As a motivating example, let’s assume that the pack was originally in the order 1,2,3,…,n, and consider the final relative order of the cards numbered 1 and 2. There is some small probability that on the first go (and then again on the second go possibly also) that the card number 1 stays put. Let’s ignore that possibility and progress to the first time that the 1 has been moved into the interior of the pack, so the 2 is now on top. When we do this, we are choosing a number between 2 and n uniformly at random, and moving the card numbered 1 to this position. Let’s call this number X.

Now, when we try to shuffle the 2, we are choosing a number between 1 and n uniformly at random, and moving the card numbered 2 to this position. Let’s call this number Y. Under exactly what circumstances does 2 end up above 1? The clearest example is if Y=X. Then card 2 has been moved to the position previously occupied by card 1. So card 1 moves up a position (since the card 2 is no longer on the top). The final configuration therefore includes card 1 directly above card 2. So we can say

$\mathbb{P}(\text{2 above 1})=\mathbb{P}(Y

where the fact that the inequality in the second probability is strict is important. To calculate this second probability, we want to exploit the symmetry of the situation. The only problems are that the case X=Y is not symmetric as then 1 ends up above 2 as described above, and also that X cannot be 1. So we account for these separately. Note

$\mathbb{P}(Y=1)=\frac{1}{n},\quad \mathbb{P}(Y=X)=\frac{1}{n}.$

The second result holds overall since it holds whenever we condition on a particular value of X. These events are also disjoint. Then

$\mathbb{P}(Y1, X\neq Y)\mathbb{P}(Y>1,X\neq Y)$

$= \frac{1}{n}+\frac{1}{2}(1-\mathbb{P}(Y>1,Y\neq X))$

$=\frac{1}{n}+\frac{1}{2}(1-\frac{1}{n}-\frac{1}{n}) = \frac{1}{2}.$

In summary, the cards 1 and 2 will be in uniformly random order. We might like to extend this idea, but it will get complicated when we add card 3 to the mix, as it is possible (if unlikely) that 1 and 2 will be further mixed before this. This shouldn’t affect the result much, but it will get complicated to define the notation required to carry this sort of argument all the way up to the nth card.

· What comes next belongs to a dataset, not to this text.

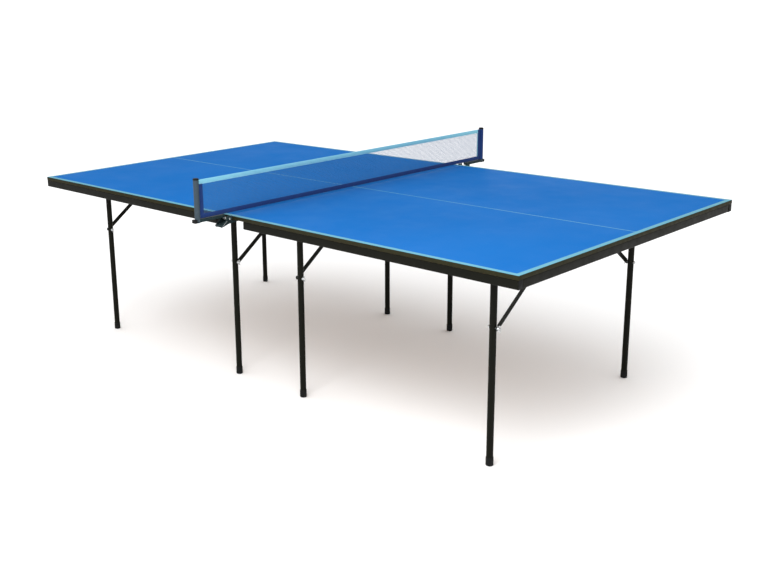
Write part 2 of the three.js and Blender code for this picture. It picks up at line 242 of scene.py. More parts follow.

Even using induction is not going to make life substantially easier. Knowing that once we have inserted cards 1,2,…,k into the pack they are in uniformly random order is not enough to make inference about what happens once we put k+1 into the pack. We have to know something about the current positions of 1,2,…,k. For example, if one of these cards is definitely on the bottom of the pack, then the probability that k+1 ends up last among 1,2,…,k+1 is 1/n rather than 1/k+1 as it should be. So in fact we would have to control an annoying amount of information jointly.

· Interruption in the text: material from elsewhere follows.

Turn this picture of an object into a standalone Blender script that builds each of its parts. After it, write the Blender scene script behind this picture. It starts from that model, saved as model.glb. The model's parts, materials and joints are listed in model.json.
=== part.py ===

In the argument we attempted above, we were looking at the first times some card k got folded back into the pack. Note that this division of time is different to the one we were using for the coupon collector approach to the mixing time in the previous post. Let’s try to use that instead here.

Now we consider the times at which a card is moved below card n. We deliberately decline to say what these cards are. But rather, we want to prove that, conditional on the cards below n being $A_k=\{a_1,\ldots,a_k\}$, the ordering of these is uniform on $S_{A_k}$, that is, every possibility is equally likely. Now this is easy to prove by induction. For, by conditioning on $A_k$ and $a_{k+1}$ being the new card to be moved below n, we are conditioning on the set of cards below n now being $A_{k+1}=A_k\cup\{a_{k+1}\}$. The position of the new card is uniformly random within this, by construction of the top-to-random shuffle, and so the new arrangement is uniformly random on the (k+1)! possibilities.

To see why we have proved the original result we wanted, note that this argument works at the time when the original bottom card is now at the top. So the remaining cards are uniformly randomly ordered. Inserting card n at random gives an arrangement that is uniformly random overall. So as we suggested before, working out how long it takes to get close to randomness in this case reduces to working out how long it is before the original bottom card hits the top and is re-inserted, as at that point, the pack genuinely is uniformly random.